Si continua a girare attorno al problema: il Pd è tale da favorire trasformismi e clientele? Bastano regole e commissari? Il campo largo si deve fare o no? Va bene la linea di politica estera? Su “Accordi e Disaccordi” – La Nove Sabato – Travaglio e Scanzi insistevano sul punto delle regole e del limite ai mandati con divieto di ingresso nel Pd per i transfughi. Ma il punto non è amministrativo o di commissari dall’alto. Il punto riguarda la natura del Pd e la linea politica. E cioè. Un partito fin qui diviso, feudalizzato tra correnti e diverse appartenenze. Liquido e trasversale. Sempre sospeso tra capo plebiscitato e aree personali. Al vertice e in periferia. Alle ultime primarie addirittura spaccato in due. Tra voto popolare e voto di partito. Il che significa che il o la leader, non ha piena legittimazione in virtù di uno statuto che prevede un Congresso interno e poi gazebo di voti cittadini. Per cui o c’è unanimità, oppure ne risulta una frattura, come nel caso della Schlein, che oggi resta limitata nelle sue scelte proprio da questo doppio meccanismo. E infatti le divisioni si vedono e i nodi di volta non si sciolgono. Inutile e vano quindi, nel vivo degli scandali, l’appello a misure ferree dall’alto. Di interventi o risanatori miracolistici.
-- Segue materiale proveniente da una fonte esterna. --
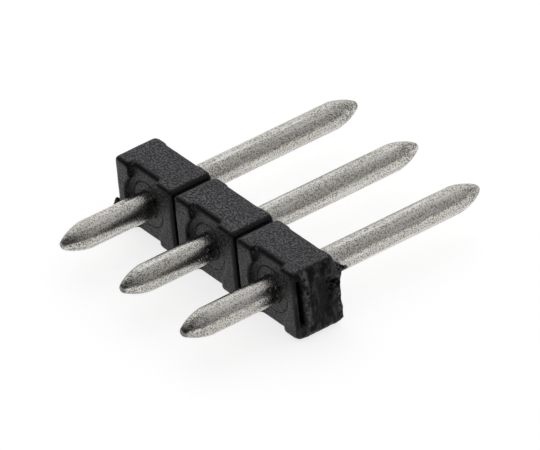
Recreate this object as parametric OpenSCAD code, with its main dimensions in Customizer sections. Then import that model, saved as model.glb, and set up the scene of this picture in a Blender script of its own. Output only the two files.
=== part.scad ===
// Break-off pin header: a moulded strip of blocks that carries one row of round pins.
// The strip lies on its side. X runs along the row and Y along the pins, with the solder
// tails towards -Y and the mating ends towards +Y. The blocks sit on the board at y = 0,
// and the origin is on the axis of the middle of the row.

/* [Row] */
// Number of pins in the row
ways = 3; // [1:1:12]
// Distance from one pin to the next
pitch = 3.5; // [3.3:0.1:5]

/* [Strip] */
// Height of the strip, across the pins
strip_h = 2.64; // [2.5:0.02:3.4]
// Thickness of the strip, along the pins
strip_t = 1.8; // [1.5:0.02:3]
// Radius of the long edges of the strip
edge_r = 0.12; // [0.04:0.01:0.16]
// Radius of the upright corners behind each block
back_corner_r = 0.28; // [0.1:0.02:0.4]
// Depth of the shallow relief behind each block
back_relief = 0.05; // [0.02:0.01:0.15]
// Width of the relief behind each block
back_relief_w = 1.9; // [1:0.1:2.2]

/* [Break-off notches] */
// Width of the notches at their floor
notch_w = 0.16; // [0.04:0.01:0.2]
// Radius of the shoulders above and below a notch
notch_r = 0.16; // [0.06:0.01:0.3]
// Depth of the notches in the top and the bottom
notch_depth = 0.22; // [0.17:0.01:0.4]
// Radius of the shoulders beside a notch in front
front_notch_r = 0.12; // [0.06:0.01:0.2]
// Depth of the notches in front
front_notch_depth = 0.22; // [0.15:0.01:0.4]
// Depth of the notches behind
back_notch_depth = 0.08; // [0.04:0.01:0.2]
// How far inside the last notches the strip was parted at its ends
end_trim = 0.1; // [0:0.02:0.2]
// Reach of the torn burrs on the two end faces
burr_reach = 0.3; // [0.1:0.02:0.4]
// Width of the torn burrs at their root
burr_h = 0.2; // [0.1:0.02:0.3]

/* [Seating face] */
// Diameter of the round pocket around each pin
pocket_d = 2.16; // [1.8:0.02:2.6]
// Depth of the pocket behind the standoff pads
pocket_depth = 0.2; // [0.1:0.01:0.3]
// Width of the pocket where it runs out through the top and the bottom
outlet_w = 1.46; // [1:0.02:1.7]
// Extra width of the top outlet at its mouth, on each side
outlet_flare = 0.07; // [0.03:0.01:0.3]
// Radius of the pads' lower inner corners
pad_corner_r = 0.14; // [0.05:0.01:0.2]
// Radius of the lip, where the pocket's floor turns into the top
lip_r = 0.16; // [0.05:0.01:0.3]
// Diameter of the ring line that the ejector sleeve leaves around the pin
ring_d = 1.72; // [1.4:0.02:1.9]
// Width and depth of the ring line
ring_line = 0.04; // [0.02:0.01:0.08]

/* [Pins] */
// Diameter of a pin
pin_d = 1.0; // [0.6:0.05:1.2]
// Reach of the solder tails below the board side
tail_reach = 3.5; // [2:0.05:6]
// Reach of the mating ends beyond the back of the strip
mate_reach = 7.1; // [3:0.1:12]
// Length of the bullet nose at both ends of a pin
nose_len = 1.0; // [0.5:0.05:1.5]
// Diameter of the flat at the very tip
tip_d = 0.26; // [0.1:0.02:0.4]
// How much further the last pin was pressed towards the board than the first
press_spread = 0.12; // [0:0.01:0.16]
// Diameter of the swollen stretch that holds a pin in the strip
grip_d = 1.34; // [1.32:0.02:1.5]
// Depth of plastic over each end of that stretch
grip_cover = 0.08; // [0.07:0.01:0.2]
// Gap between a pin and the plastic that grips it
grip_gap = 0; // [0:0.005:0.02]

/* [Hidden] */
$fn = 96;
cut = 0.1;                                     // how far a cutter runs past the face it opens
row_l = ways * pitch;                          // length of the row from notch to notch
root_h = strip_h - 2 * notch_depth;            // what is left of the height at a notch
ring_r = ring_d / 2;
pin_r = pin_d / 2;
tip_r = tip_d / 2;
// A tangent ogive: the arc leaves the shank smoothly and ends at the tip's flat.
nose_arc_r = (nose_len * nose_len + pow(pin_r - tip_r, 2)) / (2 * (pin_r - tip_r));
pin_l = tail_reach + strip_t + mate_reach;
grip_from = pocket_depth + grip_cover;
grip_to = strip_t - back_relief - grip_cover;
swell = (grip_d - pin_d) / 2;

// x of pin i, counted from 1
function place(i) = (i - (ways + 1) / 2) * pitch;
// y of pin i against the middle of the row
function press(i) = ways > 1 ? press_spread * (0.5 - (i - 1) / (ways - 1)) : 0;
// x of the two ends of block i: the roots of its notches, or the broken ends of the strip
function left_x(i) = place(i) - pitch / 2 + (i == 1 ? end_trim : 0);
function right_x(i) = place(i) + pitch / 2 - (i == ways ? end_trim : 0);

// Extrudes an outline drawn in X and Z along the pins, from y0 to y0 + l.
module along_pins(y0, l) {
    translate([0, y0 + l, 0]) rotate([90, 0, 0]) linear_extrude(l) children();
}

// Extrudes an outline drawn in Y and Z along the row, from x0 to x0 + l.
module along_row(x0, l) {
    translate([x0, 0, 0]) rotate([90, 0, 90]) linear_extrude(l) children();
}

// A rectangle between two opposite corners. The corners at the low end of the second axis
// are rounded by r_low, those at its high end by r_high.
module rounded(low, high, r_low, r_high) {
    w = high[0] - low[0];
    translate([low[0], low[1] + r_low]) square([w, high[1] - low[1] - r_low - r_high]);
    translate([low[0] + r_low, low[1]]) square([w - 2 * r_low, 2 * r_low]);
    translate([low[0] + r_high, high[1] - 2 * r_high]) square([w - 2 * r_high, 2 * r_high]);
    for (x = [low[0] + r_low, high[0] - r_low]) translate([x, low[1] + r_low]) circle(r_low);
    for (x = [low[0] + r_high, high[0] - r_high]) translate([x, high[1] - r_high]) circle(r_high);
}

// Block i from above, with the web that joins it to its neighbours.
module block_plan(i) {
    rounded(
        [left_x(i) + notch_w / 2, 0], [right_x(i) - notch_w / 2, strip_t],
        front_notch_r, back_corner_r
    );
    translate([left_x(i), front_notch_depth])
        square([right_x(i) - left_x(i), strip_t - front_notch_depth - back_notch_depth]);
}

// Block i from the front, with its web.
module block_front(i) {
    rounded(
        [left_x(i) + notch_w / 2, -strip_h / 2], [right_x(i) - notch_w / 2, strip_h / 2],
        notch_r, notch_r
    );
    translate([left_x(i), -root_h / 2]) square([right_x(i) - left_x(i), root_h]);
}

// The strip from its end: a box with its four long edges rounded.
module strip_side() {
    rounded([0, -strip_h / 2], [strip_t, strip_h / 2], edge_r, edge_r);
}

// The whole strip before anything is cut from its faces, with a notch at every joint.
module strip_blank() {
    intersection() {
        translate([0, 0, -strip_h / 2])
            linear_extrude(strip_h) for (i = [1:ways]) block_plan(i);
        along_pins(0, strip_t) for (i = [1:ways]) block_front(i);
        along_row(-row_l / 2, row_l) strip_side();
    }
}

// Outline of the pocket: a circle that runs out through the top and the bottom.
module pocket_outline() {
    neck_z = sqrt(pow(pocket_d, 2) - pow(outlet_w, 2)) / 2;
    circle(d = pocket_d);
    translate([-outlet_w / 2, -strip_h / 2 - cut]) square([outlet_w, strip_h + 2 * cut]);
    polygon([
        [-outlet_w / 2, neck_z], [outlet_w / 2, neck_z],
        [outlet_w / 2 + outlet_flare, strip_h / 2], [outlet_w / 2 + outlet_flare, strip_h / 2 + cut],
        [-outlet_w / 2 - outlet_flare, strip_h / 2 + cut], [-outlet_w / 2 - outlet_flare, strip_h / 2]
    ]);
    for (side = [-1, 1])
        difference() {
            translate([side * (outlet_w + pad_corner_r) / 2, (pad_corner_r - strip_h - cut) / 2])
                square([pad_corner_r, pad_corner_r + cut], center = true);
            translate([side * (outlet_w / 2 + pad_corner_r), pad_corner_r - strip_h / 2])
                circle(pad_corner_r);
        }
}

// What is cut from the board side of one block: the pocket, its round lip and the ring line.
module board_side_cut() {
    along_pins(-cut, pocket_depth + cut) pocket_outline();
    intersection() {
        along_pins(0, pocket_depth + lip_r) pocket_outline();
        along_row(-pitch / 2, pitch)
            difference() {
                translate([0, strip_h / 2 - lip_r]) square([pocket_depth + lip_r, lip_r + cut]);
                translate([pocket_depth + lip_r, strip_h / 2 - lip_r]) circle(lip_r);
            }
    }
    along_pins(pocket_depth - ring_line, 2 * ring_line)
        difference() {
            circle(ring_r);
            circle(ring_r - ring_line);
        }
}

// The shallow relief behind one block, as round at its edges as the strip itself.
module back_cut() {
    along_row(-back_relief_w / 2, back_relief_w)
        difference() {
            translate([strip_t / 2, -strip_h / 2 - cut])
                square([strip_t / 2 + cut, strip_h + 2 * cut]);
            translate([-back_relief, 0]) strip_side();
        }
}

// Half outline of a pin, with its axis upright: x is the radius and y runs up from the tip
// of the solder tail.
module pin_profile(gap = 0) {
    shank_l = pin_l - 2 * nose_len;
    translate([0, nose_len]) square([pin_r + gap, shank_l]);
    for (end = [0, 1])
        translate([0, nose_len + end * shank_l])
            mirror([0, 1 - end])
                intersection() {
                    translate([pin_r - nose_arc_r, 0]) circle(nose_arc_r, $fn = 4 * $fn);
                    square([pin_r, nose_len]);
                }
    translate([0, tail_reach])
        polygon([
            [0, grip_from], [pin_r + gap, grip_from],
            [pin_r + gap + swell, grip_from + swell], [pin_r + gap + swell, grip_to - swell],
            [pin_r + gap, grip_to], [0, grip_to]
        ]);
}

// The bore that grips pin i: the pin's own form through the strip, swollen stretch and all.
module bore(i) {
    translate([place(i), press(i) - tail_reach, 0])
        rotate([-90, 0, 0]) rotate_extrude() pin_profile(grip_gap);
}

// A wedge that runs to an edge across its height.
module burr_wedge() {
    linear_extrude(2 * burr_h, center = true)
        polygon([[-burr_h, -burr_h / 2], [burr_reach, 0], [-burr_h, burr_h / 2]]);
}

// A torn point of plastic, left where the strip was parted from its neighbour. It is rooted
// inside the strip and runs to a point.
module burr() {
    intersection() {
        burr_wedge();
        rotate([90, 0, 0]) burr_wedge();
    }
}

// The moulded strip: blocks, pockets, bores, and the burrs of its two broken ends.
module housing() {
    color([0.16, 0.16, 0.17]) {
        difference() {
            strip_blank();
            for (i = [1:ways]) {
                translate([place(i), 0, 0]) {
                    board_side_cut();
                    back_cut();
                }
                bore(i);
            }
        }
        translate([right_x(ways) - burr_h / 4, strip_t - back_notch_depth, root_h / 2 - burr_h])
            rotate([0, 0, 65]) burr();
        translate([left_x(1), front_notch_depth, -root_h / 5])
            rotate([0, 124, 22]) burr();
    }
}

// One tin-plated pin: a straight shank with a bullet nose at each end and a stretch that
// swells inside the plastic to hold it.
module pin(i) {
    color([0.82, 0.8, 0.76])
        translate([place(i), press(i) - tail_reach, 0])
            rotate([-90, 0, 0]) rotate_extrude() pin_profile();
}

housing();
for (i = [1:ways])
    pin(i);
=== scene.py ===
"""Looks of the break-off pin header: a black moulded strip with three tinned round pins."""
import math

import bmesh
import bpy
from mathutils import Matrix, Vector, noise


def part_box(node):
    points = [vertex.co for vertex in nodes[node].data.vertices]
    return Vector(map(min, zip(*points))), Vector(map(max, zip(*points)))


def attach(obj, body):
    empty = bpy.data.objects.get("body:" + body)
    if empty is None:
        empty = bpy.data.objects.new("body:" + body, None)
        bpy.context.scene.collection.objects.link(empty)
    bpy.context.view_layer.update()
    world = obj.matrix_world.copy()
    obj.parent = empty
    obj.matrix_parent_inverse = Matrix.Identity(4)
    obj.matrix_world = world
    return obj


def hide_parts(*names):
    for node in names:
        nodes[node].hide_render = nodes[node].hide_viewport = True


MM = 0.001

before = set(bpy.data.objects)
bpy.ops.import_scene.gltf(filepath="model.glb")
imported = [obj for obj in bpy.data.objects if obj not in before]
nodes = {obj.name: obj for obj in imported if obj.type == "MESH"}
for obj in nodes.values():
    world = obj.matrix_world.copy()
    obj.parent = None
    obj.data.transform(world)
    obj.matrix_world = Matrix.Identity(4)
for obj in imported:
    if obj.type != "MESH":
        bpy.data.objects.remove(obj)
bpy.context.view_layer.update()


# --- The moulded strip ---------------------------------------------------------------------
# One moulding of black glass-filled nylon: three blocks in a row, parted by notches so that
# the strip can be snapped to length. Its mould was spark eroded, which leaves a leathery
# grain. Both ends are torn where the strip was snapped from a longer one.

class Value:
    """A socket of a node tree that takes part in Python arithmetic."""

    def __init__(self, finish, socket):
        self.finish, self.socket = finish, socket

    def math(self, operation, *others):
        """This value and others put through one Math node."""
        inputs = dict(enumerate((self, *others)))
        return self.finish.node("ShaderNodeMath", {"operation": operation}, inputs)

    def __add__(self, other):
        return self.math("ADD", other)

    def __sub__(self, other):
        return self.math("SUBTRACT", other)

    def __mul__(self, other):
        return self.math("MULTIPLY", other)

    def __rsub__(self, other):
        return (self * -1.0) + other

    __radd__ = __add__
    __rmul__ = __mul__

    def between(self, low, high):
        """0 at low, 1 at high, and smooth in between. high may be the lower one."""
        settings = {"interpolation_type": "SMOOTHSTEP"}
        inputs = {"Value": self, "From Min": low, "From Max": high}
        return self.finish.node("ShaderNodeMapRange", settings, inputs)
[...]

Schlein non conta infatti su un partito coeso e affidabile, con identità precisa e responsabilità comuni verso una forma partito con appartenenza condivisa, quanto a memoria e futuro ideale e programmatico. E pertanto vincono i divieti incrociati al vertice e alla base. E forzarli d’imperio può produrre strappi e scissioni. In più, oltre alla mancanza di un gruppo dirigente frutto di una selezione congressuale, il Pd non ha momenti di verifica costanti della linea in assemblee nazionali, direzioni, conferenze programmatiche, né ha congressi federali di provincia e regioni. Meno che mai è pervaso da vita di circoli o sezioni. Ecco perché il Pd partito personale e di persone resta sospeso e sempre in bilico sulle circostanze. Privo di tenuta e coerenza. Nave con nocchiero forte o troppo debole, e in perenne gran tempesta. Che vive alla giornata e lascia la linea solo al segretario e ai suoi fiduciari. Un modello sbagliato e ormai non più praticabile.
In conclusione. Elly Schlein vada avanti sulla sua linea e dopo le Europee decida di mutare lo statuto, con norme precise. Non più perciò, come volle Veltroni al Lingotto, la conta di partito che seleziona i candidati da sottoporre a primarie nel gazebo. Bensì congresso unico riservato a iscritti e preceduto da congressi locali che eleggono delegati. La platea dei delegati eleggerà il segretario e ciascun delegato in basso e in alto voterà per mozioni emendabili. Infine si voterà mozione e segretario. E anche per direzione e composizione dell’assemblea nazionale. In seguito ci sarà la mozione finale approvata, con carta dei valori di base sulla natura del partito, e poi ancora vita di partito scandita da periodiche valutazioni della linea con relativi aggiustamenti.
Per quel che riguarda l’identità, la domanda a cui rispondere in questa fase costituente – anche aperta ad altri gruppi e associazioni – deve essere grosso modo la seguente: partito riformista dei ceti subalterni e del lavoro e quindi anche di cittadinanza? Oppure partito dei diritti civili progressista e interclassista? Partito di sinistra riformista alleato del centro e critico del capitalismo? Oppure partito di centrosinistra liberale inclusivo? Questo è il nodo dirimente da scogliere. E il Pd andrà rifondato a partire da una delle due alternative qui proposte. Se vuole uscire dalla paralisi e aspirare ad avere un peso egemone e nazionale. Altrimenti resterà sempre un’ opera incompiuta, sballottata da correnti e trasformismi. Quanto alle primarie, esse potranno sopravvivere su singole questioni controverse, di coscienza o generali. E naturalmente resteranno per la scelta delle cariche monocratiche: premier, sindaci, presidenti di regione e anche liste eventualmente. E tuttavia senza una imbastitura corale e strutturata democraticamente, il Pd non riuscirà mai a darsi una identità precisa né una politica univoca, e rimarrà prigioniero di equivoci, trasformismi e fenomeni degenerativi. Come fin qui è stato.